Mary Fitzpayne | |
Birth Name: | Alice Mary Payne |
Birth Date: | 23 March 1928 |
Birth Place: | Catterick, North Yorkshire, England |
Nationality: | British |
Known For: | Painting |
Mary Fitzpayne (born 23 March 1928) is an English artist.
Fitzpayne was born Alice Mary Payne in Catterick, North Yorkshire, and brought up in Leeds.[1] She studied at the Leeds College of Art, the Central School of Art and Design and the Royal College of Art in London from 1949 to 1952.[2] [3] There she studied under the artists Roderigo Moynihan, Carel Weight, John Minton, Francis Bacon and Ruskin Spear and met the painter Eric Doitch, who was to become her husband. They set up home in London, eventually moving to a house in Camberwell that became renowned for its collection of art and for their circle of friends which included writers such as Elias Canetti, Richard Grunberger and Erich Fried.[4]
Fitzpayne honed her drawing skills with many hours of life drawing and sketching the people on the streets of Leeds. She later found her subjects among the lives of the street drinkers that populated Camberwell. Fitzpayne's identification with and concern for those on the margins of society led her to begin a series of drawings and paintings in the early 1960s depicting the homeless and street people.[4] These individuals were often living in makeshift communes in central London venues. As a person she had sympathy with their plight and was always at great pains to point out that they were human beings who deserved to be treated with fairness and dignity. Fitzpayne made regular visits to the areas where they slept and to the church of St Martin-in-the-Fields which has always offered shelter.

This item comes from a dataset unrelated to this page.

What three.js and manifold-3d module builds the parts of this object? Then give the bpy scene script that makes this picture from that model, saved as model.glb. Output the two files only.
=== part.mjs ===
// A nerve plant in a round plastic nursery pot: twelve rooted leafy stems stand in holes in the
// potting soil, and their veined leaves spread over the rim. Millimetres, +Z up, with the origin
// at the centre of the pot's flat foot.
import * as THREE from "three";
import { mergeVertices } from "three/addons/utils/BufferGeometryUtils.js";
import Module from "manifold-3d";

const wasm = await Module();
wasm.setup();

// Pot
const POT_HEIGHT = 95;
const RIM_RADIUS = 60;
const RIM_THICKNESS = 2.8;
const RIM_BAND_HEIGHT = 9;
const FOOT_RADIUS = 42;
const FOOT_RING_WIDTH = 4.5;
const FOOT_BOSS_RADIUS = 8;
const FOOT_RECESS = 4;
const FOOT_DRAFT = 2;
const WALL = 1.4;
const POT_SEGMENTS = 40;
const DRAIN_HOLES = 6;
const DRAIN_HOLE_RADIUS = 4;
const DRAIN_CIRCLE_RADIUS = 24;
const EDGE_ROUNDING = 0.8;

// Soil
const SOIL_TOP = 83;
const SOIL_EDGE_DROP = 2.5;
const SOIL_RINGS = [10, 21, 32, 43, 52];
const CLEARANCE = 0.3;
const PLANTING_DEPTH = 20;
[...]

Fitzpayne's paintings of the circus, inspired by a visit made with her children, began an artistic journey that continues to this day. Clowns, harlequins and circus acrobats people the internal landscape of her work. She moved to rural Lincolnshire in 1971.[5] Her work continues to be drawn from mythological and religious subjects in a vivid figurative manner.

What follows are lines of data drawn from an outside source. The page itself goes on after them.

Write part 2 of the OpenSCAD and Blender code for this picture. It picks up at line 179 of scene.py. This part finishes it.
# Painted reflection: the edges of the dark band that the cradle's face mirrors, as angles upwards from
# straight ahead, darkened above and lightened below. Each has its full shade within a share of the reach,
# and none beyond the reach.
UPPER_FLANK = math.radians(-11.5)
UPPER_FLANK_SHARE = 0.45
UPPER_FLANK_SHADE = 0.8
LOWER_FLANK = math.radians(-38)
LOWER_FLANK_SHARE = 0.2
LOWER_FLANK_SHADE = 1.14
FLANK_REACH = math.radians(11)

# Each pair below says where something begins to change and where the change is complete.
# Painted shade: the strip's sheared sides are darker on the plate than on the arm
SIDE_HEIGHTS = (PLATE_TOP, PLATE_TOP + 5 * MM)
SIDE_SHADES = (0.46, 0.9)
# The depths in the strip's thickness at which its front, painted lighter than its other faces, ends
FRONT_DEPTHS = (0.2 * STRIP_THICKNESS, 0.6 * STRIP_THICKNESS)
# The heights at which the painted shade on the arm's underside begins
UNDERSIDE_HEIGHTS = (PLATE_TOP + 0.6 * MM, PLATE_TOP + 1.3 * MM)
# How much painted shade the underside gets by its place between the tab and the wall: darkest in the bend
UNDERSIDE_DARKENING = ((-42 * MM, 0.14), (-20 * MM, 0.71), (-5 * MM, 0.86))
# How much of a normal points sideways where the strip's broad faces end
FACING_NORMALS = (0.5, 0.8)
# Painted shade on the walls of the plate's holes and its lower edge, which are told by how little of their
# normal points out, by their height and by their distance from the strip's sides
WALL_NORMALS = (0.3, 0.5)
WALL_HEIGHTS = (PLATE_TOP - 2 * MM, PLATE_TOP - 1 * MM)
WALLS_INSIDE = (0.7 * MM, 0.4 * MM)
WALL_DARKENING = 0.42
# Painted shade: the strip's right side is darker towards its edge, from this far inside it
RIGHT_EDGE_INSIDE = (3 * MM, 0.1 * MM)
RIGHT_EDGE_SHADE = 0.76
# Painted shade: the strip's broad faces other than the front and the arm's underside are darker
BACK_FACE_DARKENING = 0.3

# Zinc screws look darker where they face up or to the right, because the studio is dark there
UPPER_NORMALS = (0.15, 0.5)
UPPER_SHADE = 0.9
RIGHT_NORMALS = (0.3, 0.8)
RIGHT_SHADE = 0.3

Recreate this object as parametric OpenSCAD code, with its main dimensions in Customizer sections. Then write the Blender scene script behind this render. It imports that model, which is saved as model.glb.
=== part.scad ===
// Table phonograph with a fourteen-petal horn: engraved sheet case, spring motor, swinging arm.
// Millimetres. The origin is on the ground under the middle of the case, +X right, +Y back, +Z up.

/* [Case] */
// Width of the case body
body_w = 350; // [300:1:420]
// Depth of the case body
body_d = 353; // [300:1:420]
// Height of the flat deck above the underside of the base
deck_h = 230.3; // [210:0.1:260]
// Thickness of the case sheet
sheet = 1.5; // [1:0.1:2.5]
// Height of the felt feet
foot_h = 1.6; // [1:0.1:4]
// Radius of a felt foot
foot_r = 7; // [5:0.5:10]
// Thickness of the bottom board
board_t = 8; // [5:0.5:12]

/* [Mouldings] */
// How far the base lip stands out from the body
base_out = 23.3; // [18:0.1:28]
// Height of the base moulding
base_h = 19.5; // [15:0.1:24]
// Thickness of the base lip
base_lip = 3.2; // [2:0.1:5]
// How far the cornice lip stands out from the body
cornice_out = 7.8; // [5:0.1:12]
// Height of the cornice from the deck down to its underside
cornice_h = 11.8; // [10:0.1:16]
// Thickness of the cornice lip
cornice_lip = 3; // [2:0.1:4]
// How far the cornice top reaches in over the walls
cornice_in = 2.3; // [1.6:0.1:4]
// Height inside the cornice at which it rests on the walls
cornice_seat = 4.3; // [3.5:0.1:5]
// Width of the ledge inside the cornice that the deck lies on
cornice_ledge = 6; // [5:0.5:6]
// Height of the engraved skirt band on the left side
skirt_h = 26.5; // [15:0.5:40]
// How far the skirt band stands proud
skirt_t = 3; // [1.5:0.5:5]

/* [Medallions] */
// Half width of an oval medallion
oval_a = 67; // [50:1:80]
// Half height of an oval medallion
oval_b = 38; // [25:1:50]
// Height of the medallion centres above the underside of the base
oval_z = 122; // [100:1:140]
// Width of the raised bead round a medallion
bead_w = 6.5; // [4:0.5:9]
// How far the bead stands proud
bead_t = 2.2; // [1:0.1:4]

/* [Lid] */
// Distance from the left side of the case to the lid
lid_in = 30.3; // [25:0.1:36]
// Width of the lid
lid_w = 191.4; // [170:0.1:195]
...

Fitzpayne exhibited works in group shows in Britain, Germany and the Netherlands.[3] She had solo exhibitions at the Usher Gallery in Lincoln during 1983 and 1989, at the Blackfrairs Art Gallery in 1988 and at the Guildhall Museum in Boston in 2000.[3] Both Swindon and Westminster Education Authorities hold examples of her work.[3] Her drawings feature in the British Museum collection.[4]
Fitzpayne married the Austrian refugee artist Eric Doitch in 1954 and they had two children. She lives in Lincolnshire.